In 2008, a team of undergraduates known as the Rice BiOWLogists represented Rice at iGEM, a worldwide competition where student teams use DNA building blocks — think genetic LEGO bricks — to create microbes that do interesting things.
The team had a winning idea: Modify a strain of brewer’s yeast to make beer containing resveratrol, an antioxidant with anticancer and other health benefits that is found in red wine and other foods. Their catchy name for the healthy brew was BioBeer.
They captured second-place honors at iGEM for Best Presentation, and BioBeer caught on with the media, appearing in news stories on National Public Radio, Fox News, CNN, the Houston Chronicle, Popular Science, USA Today and more than 350 other outlets.
For three BiOWLogists, David Ouyang ’10, Taylor Stevenson ’10 and Thomas Segall-Shapiro ’10, the BioBeer research experience proved life-changing.
“It was essential in getting me where I am today,” said Segall-Shapiro, who earned a Ph.D. at MIT and is now an assistant research professor of pathology and genomic medicine at Houston Methodist Research Institute. He participated in other iGEM teams at Rice and also worked in the lab of Joff Silberg, one of the BioBeer team’s faculty advisors. “Those experiences got me hooked on doing research in synthetic biology, which directly led to the lab that I joined for my Ph.D, and I’m sure it helped me get into the Ph.D. program as well.”
Ouyang said the iGEM experience “was a really collaborative way to learn how to do science and in a way that allowed us to follow our passions and be creative. For me, it confirmed that I wanted to do research even while I was interested in medicine.”

Ouyang went to medical school at UC San Francisco, trained as a cardiologist at Stanford and spent four years on the faculty at Cedars-Sinai Medical Center prior to joining Kaiser Permanente Northern California. “After medical training, I did a postdoc in computer science at Stanford applying AI to medical imaging. I practice clinical cardiology 25% of the time, and run a research lab focused on computer vision and cardiac imaging, primarily echocardiography.”

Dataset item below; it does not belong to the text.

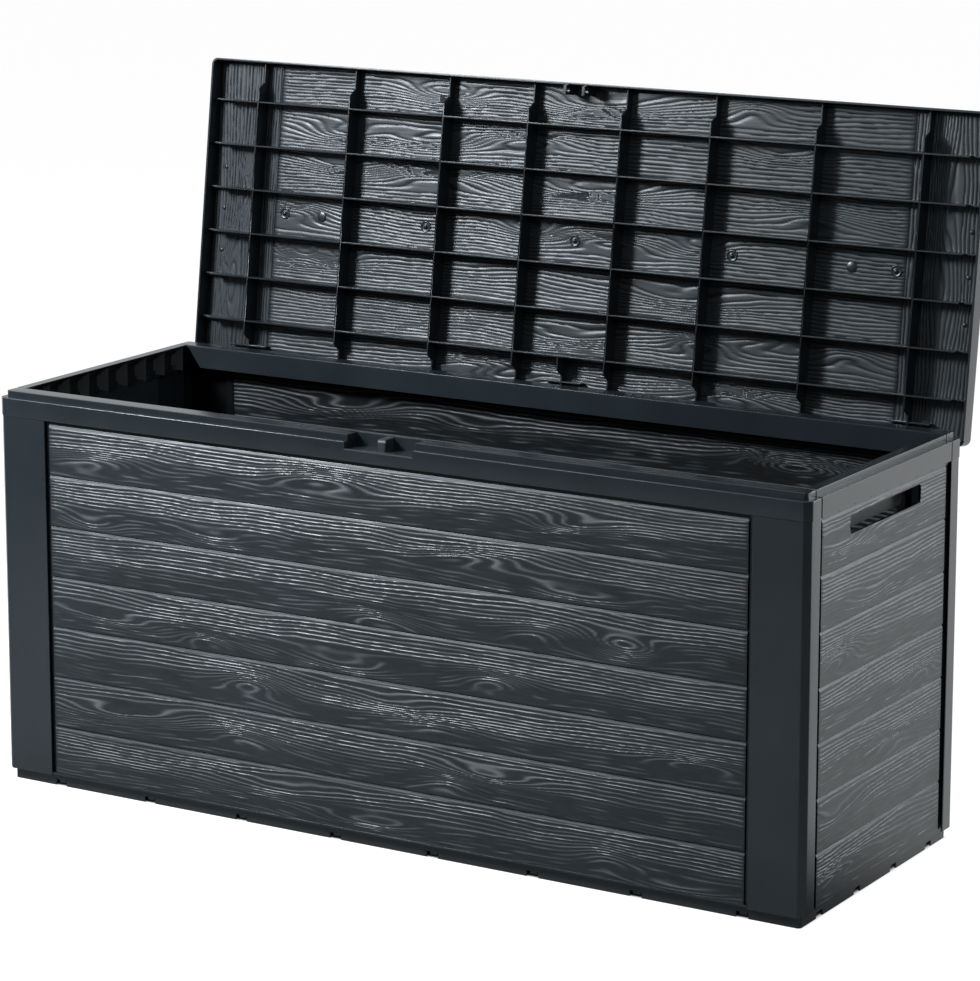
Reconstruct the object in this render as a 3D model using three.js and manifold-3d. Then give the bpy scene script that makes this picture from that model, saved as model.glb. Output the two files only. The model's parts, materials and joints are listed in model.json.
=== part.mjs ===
// Deck storage box: four clip-together wall panels on a floor tray, with a ribbed lid on three hinge pins.
// Millimetres, +Z up. X runs along the box, the front faces -Y, and the origin is on the ground
// under the middle of the floor. The lid is shown open, resting back on its stop.

import * as THREE from 'three';
import { mergeVertices } from 'three/addons/utils/BufferGeometryUtils.js';
import Module from 'manifold-3d';

const wasm = await Module();
wasm.setup();

// ---------------------------------------------------------------- driving sizes

// Body
const LENGTH = 1160;
const DEPTH = 415;
const LEDGE_HEIGHT = 508;
const WALL = 2.8;
const CORNER_CHAMFER = 8;
const CORNER_LEAST = 1;
const CORNER_RETURN = 30;

// Rim: an outer ledge for the lid, a raised ridge inside it and a smooth band below it
const RIDGE_RISE = 8;
const RIDGE_INSET = 7.6;
const LONG_RIDGE_WIDTH = 24;
const SHORT_RIDGE_WIDTH = 14;
const RIM_PLATE = 3;
const BAND_HEIGHT = 24;
const INNER_BAND_HEIGHT = 30;
const INNER_BAND_MITRE = 20;

// Planks and posts
const PLANK_COUNT = 7;
const PLANK_FOOT = 15.5;
const PLANK_INSET = 3.6;
const JOINT_DEPTH = 2.2;
const JOINT_BEVEL = 4.2;
const SHADOW_LINE = 4;
const POST_WIDTH = 73.5;
const POST_FOOT = 14;
const POST_INSET = 0.8;
const POST_GROOVE = 5.5;
const GROOVE_FLOOR = 6;

// Side panels
const SEAM_GAP = 1.6;
const SEAM_GROOVE = 7.5;
const LAP_LENGTH = 11;
const COMB_PITCH = 42;
const COMB_COUNT = 9;
const COMB_HEIGHT = 31;
const COMB_THICKNESS = 2.4;
const RAIL_DEPTH = 12;
const HANDLE_WIDTH = 192;
const HANDLE_HEIGHT = 23;
const HANDLE_RADIUS = 5;
const HANDLE_DROP = 9;
const GRIP_SETBACK = 28;
const GRIP_LIP = 3;
const GRIP_OVERHANG = 4.5;
const GRIP_RADIUS = 8;

// Floor tray and the clips that hold the walls to it
const TRAY_INSET = 7.5;
const TRAY_WALL = 2.8;
const TRAY_PLATE = 2.5;
const TRAY_PLATE_TOP = 13;
const TRAY_RIB = 2.5;
const TRAY_LONG_RIBS = 3;
const TRAY_CROSS_RIBS = 7;
const TRAY_PAD = 50;
const FOOT_FLANGE = 3;
const CLIP_END_LONG = 83;
const CLIP_COUNT_LONG = 8;
const CLIP_END_SHORT = 57.5;
const CLIP_COUNT_SHORT = 4;
const CLIP_WIDTH = 10;
const CLIP_THICKNESS = 2.6;
const CLIP_FOOT = 3;
const CLIP_CLEARANCE = 0.6;
const WINDOW_WIDTH = 16;
const WINDOW_HEIGHT = 7.5;

// Latch pocket through the front rim, with a padlock lug in its middle
const LATCH_WIDTH = 97;
const LATCH_DROP = 8.5;
const LUG_WIDTH = 10.5;
const LUG_HEIGHT = 15;
const LUG_INSET = 8;
const LUG_ROUND = 5;
const SHACKLE_HOLE = 7;
const SHACKLE_INSET = 14;
const SHACKLE_RISE = 6.5;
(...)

Stevenson earned a Ph.D. in biomedical engineering at Cornell and was part of a startup that created platform vaccine technology that was acquired by GSK. He’s currently the head of preclinical immunology for that technology in GSK’s research and development division for vaccines and infectious diseases.
He said undergraduate research provided more than technical lab skills, in part because of faculty mentoring.
“Because the projects were student-led, it gave me project management and leadership experience that proved extremely valuable during my Ph.D. and later in the biotech industry,” Stevenson said. “Joff encouraged us to think outside the box and take ownership of our projects. It really inspired us to give our all. Beth (Beason-Abmayr) really hammered home the importance of hard work and making incremental progress. If the big elaborate experiment didn’t work, how do we go back and learn something incrementally? Both approaches have proven to be incredibly useful when applied together.”
Segall-Shapiro agreed. “The iGEM advisers were formative to my scientific growth,” he said. “I think the biggest mentoring lesson they taught me is that the best thing you can do to motivate someone is to get them excited about what they’re working on and give them the ability to try out their own ideas and take ownership. That has stuck with me, and I try to let it guide me in my current position.”